WHAT TO WORK ON:
Collect all the lines that mention the word "bends".

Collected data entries
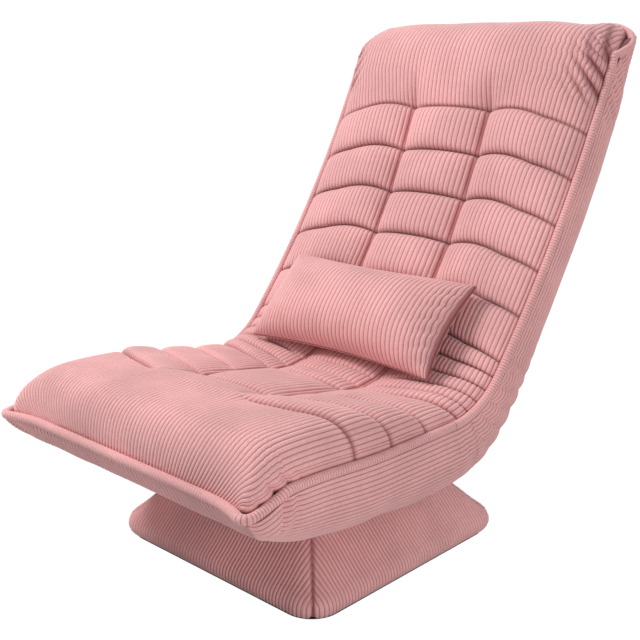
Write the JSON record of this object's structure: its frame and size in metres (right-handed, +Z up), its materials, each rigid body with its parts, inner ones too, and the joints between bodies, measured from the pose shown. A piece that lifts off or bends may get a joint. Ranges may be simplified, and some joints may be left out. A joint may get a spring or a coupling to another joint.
{
  "type": "swivel floor recliner",
  "caption": "Legless swivel floor chair: tufted corduroy seat and reclining back in one curve, loose lumbar pillow, low square base.",
  "frame": {"origin": "centre of the base's underside, on the floor and on the swivel axis", "axes": "+Z up along the swivel axis, the chair faces -Y, +X to the right seen from the front"},
  "size_m": [0.556, 0.8986, 0.8209],
  "materials": {
    "corduroy": "jumbo corduroy, dusty pink, padded and tufted",
    "corduroy_shell": "jumbo corduroy, dusty pink, wales lengthwise",
    "corded_piping": "piping covered in cross-ribbed corduroy",
    "pillow_corduroy": "jumbo corduroy, dusty pink",
    "anti_slip": "black dotted anti-slip sheet",
    "plywood": "raw plywood",
    "plate_steel": "pressed steel, zinc plated",
    "ball_steel": "polished steel",
    "cage_nylon": "natural nylon",
    "zinc": "zinc plated",
    "frame_paint": "black powder coat",
    "webbing": "elastic woven webbing"
  },
  "bodies": {
    "base": {"anti_slip_sheet": "anti_slip", "base_board": "plywood", "hip_ribs": "plywood", "base_top_board": "plywood", "rib_screws": "zinc", "base_cover": "corduroy", "swivel_lower_plate": "plate_steel", "lower_plate_screws": "zinc", "king_bolt": "zinc", "king_washer": "zinc", "king_nut": "zinc"},
    "bearing": {"ball_cage": "cage_nylon", "bearing_balls": "ball_steel"},
    "seat": {"swivel_upper_plate": "plate_steel", "upper_plate_bolts": "zinc", "seat_cross_rails": "frame_paint", "seat_frame_tube": "frame_paint", "seat_webbing": "webbing", "seat_pad": "corduroy", "seat_shell": "corduroy_shell", "seat_piping": "corded_piping", "crook_pad": "corduroy", "crook_shell": "corduroy_shell", "crook_piping": "corded_piping", "left_seat_arm": "plate_steel", "right_seat_arm": "plate_steel", "left_hinge_pin": "zinc", "right_hinge_pin": "zinc", "lumbar_pillow": "pillow_corduroy"},
    "back": {"back_frame_tube": "frame_paint", "back_cross_tube": "frame_paint", "back_webbing": "webbing", "back_pad": "corduroy", "back_shell": "corduroy_shell", "back_piping": "corded_piping", "left_back_arm": "plate_steel", "right_back_arm": "plate_steel"}
  },
  "joints": [
    {"name": "swivel", "type": "hinge", "parent": "base", "child": "seat", "pos_m": [0, 0, 0.134], "axis": [0, 0, 1], "continuous": true},
    {"name": "bearing_roll", "type": "hinge", "parent": "base", "child": "bearing", "pos_m": [0, 0, 0.134], "axis": [0, 0, 1], "continuous": true},
    {"name": "recline", "type": "hinge", "parent": "seat", "child": "back", "pos_m": [0, 0.1136, 0.20086], "axis": [-1, 0, 0], "range_deg": [-32, 58], "deforming": ["crook_pad", "crook_shell", "crook_piping", "lumbar_pillow"]}
  ],
  "couplings": [
    {"joint": "bearing_roll", "follows": "swivel", "ratio": 0.5}
  ]
}
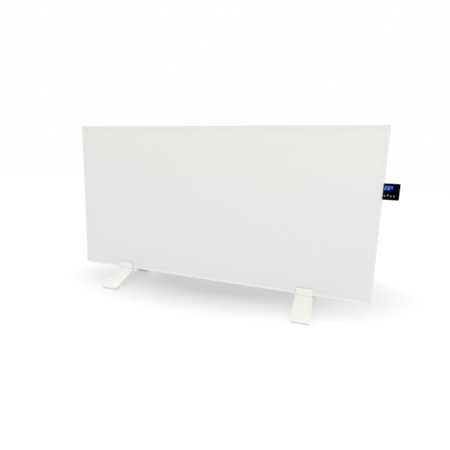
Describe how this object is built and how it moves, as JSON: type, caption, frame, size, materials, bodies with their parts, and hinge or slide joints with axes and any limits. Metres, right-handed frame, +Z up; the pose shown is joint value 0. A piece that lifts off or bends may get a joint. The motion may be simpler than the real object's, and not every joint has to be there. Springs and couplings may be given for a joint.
{
  "type": "infrared panel heater",
  "caption": "Free-standing flat infrared heater: white framed panel on two bent steel feet, with a black touch control module on its right edge.",
  "frame": {"origin": "on the floor, under the centre of the whole heater's box", "axes": "+X to the right seen from the front, +Y from the front face to the back, +Z up"},
  "size_m": [1.241, 0.248, 0.652],
  "materials": {
    "coated_frame": "satin",
    "coated_plate": "satin",
    "coated_foot": "satin",
    "rear_steel": "satin",
    "cast_key": "satin",
    "carbon_film": "matte",
    "copper": "satin",
    "foil": "gloss",
    "mineral_wool": "matte",
    "zinc": "satin",
    "rubber": "matte",
    "pad_rubber": "matte",
    "black_glass": "gloss",
    "black_plastic": "satin",
    "white_plastic": "satin",
    "display_blue": "gloss",
    "circuit_board": "satin",
    "relay_blue": "satin",
    "lead_cover": "satin",
    "ceramic": "matte"
  },
  "bodies": {
    "heater": {"frame_bottom": "coated_frame", "frame_right": "coated_frame", "frame_top": "coated_frame", "frame_left": "coated_frame", "corner_key_lower_left": "cast_key", "corner_key_lower_right": "cast_key", "corner_key_upper_right": "cast_key", "corner_key_upper_left": "cast_key", "front_plate": "coated_plate", "heating_film": "carbon_film", "busbar_lower": "copper", "busbar_upper": "copper", "reflective_foil": "foil", "insulation_mat": "mineral_wool", "rear_cover": "rear_steel", "cover_screw_lower_left": "zinc", "cover_screw_lower_middle": "zinc", "cover_screw_lower_right": "zinc", "cover_screw_upper_left": "zinc", "cover_screw_upper_middle": "zinc", "cover_screw_upper_right": "zinc", "foot_left_saddle": "coated_foot", "foot_left_front_leg": "coated_foot", "foot_left_front_pad": "pad_rubber", "foot_left_front_screw": "zinc", "foot_left_rear_leg": "coated_foot", "foot_left_rear_pad": "pad_rubber", "foot_left_rear_screw": "zinc", "foot_right_saddle": "coated_foot", "foot_right_front_leg": "coated_foot", "foot_right_front_pad": "pad_rubber", "foot_right_front_screw": "zinc", "foot_right_rear_leg": "coated_foot", "foot_right_rear_pad": "pad_rubber", "foot_right_rear_screw": "zinc", "thermal_cutout": "ceramic", "terminal_box_base": "white_plastic", "terminal_box_lid": "white_plastic", "terminal_box_screw_upper_left": "zinc", "terminal_box_screw_lower_right": "zinc", "terminal_block": "ceramic", "cable_gland_body": "white_plastic", "cable_gland_nut": "white_plastic", "tilt_switch_case": "black_plastic", "control_housing": "black_plastic", "control_glass": "black_glass", "display_module": "display_blue", "touch_board": "circuit_board", "power_board": "circuit_board", "relay": "relay_blue", "temperature_probe": "lead_cover", "control_mount_screw_lower": "zinc", "control_mount_screw_upper": "zinc", "power_switch_body": "black_plastic", "live_lead": "lead_cover", "neutral_lead": "lead_cover", "link_cable": "rubber"},
    "rocker": {"power_rocker": "black_plastic"},
    "pendulum": {"tilt_pendulum": "zinc"}
  },
  "joints": [
    {"name": "power_rocker_hinge", "type": "hinge", "parent": "heater", "child": "rocker", "pos_m": [0.5975, 0.0029, 0.4228], "axis": [0, -1, 0], "range_deg": [0, 20]},
    {"name": "tilt_pendulum_hinge", "type": "hinge", "parent": "heater", "child": "pendulum", "pos_m": [0.4635, 0.0256, 0.4485], "axis": [1, 0, 0], "range_deg": [-22, 22]}
  ]
}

ANSWER IN FULL:
Write the JSON record of this object's structure: its frame and size in metres (right-handed, +Z up), its materials, each rigid body with its parts, inner ones too, and the joints between bodies, measured from the pose shown. A piece that lifts off or bends may get a joint. Ranges may be simplified, and some joints may be left out. A joint may get a spring or a coupling to another joint.
Describe how this object is built and how it moves, as JSON: type, caption, frame, size, materials, bodies with their parts, and hinge or slide joints with axes and any limits. Metres, right-handed frame, +Z up; the pose shown is joint value 0. A piece that lifts off or bends may get a joint. The motion may be simpler than the real object's, and not every joint has to be there. Springs and couplings may be given for a joint.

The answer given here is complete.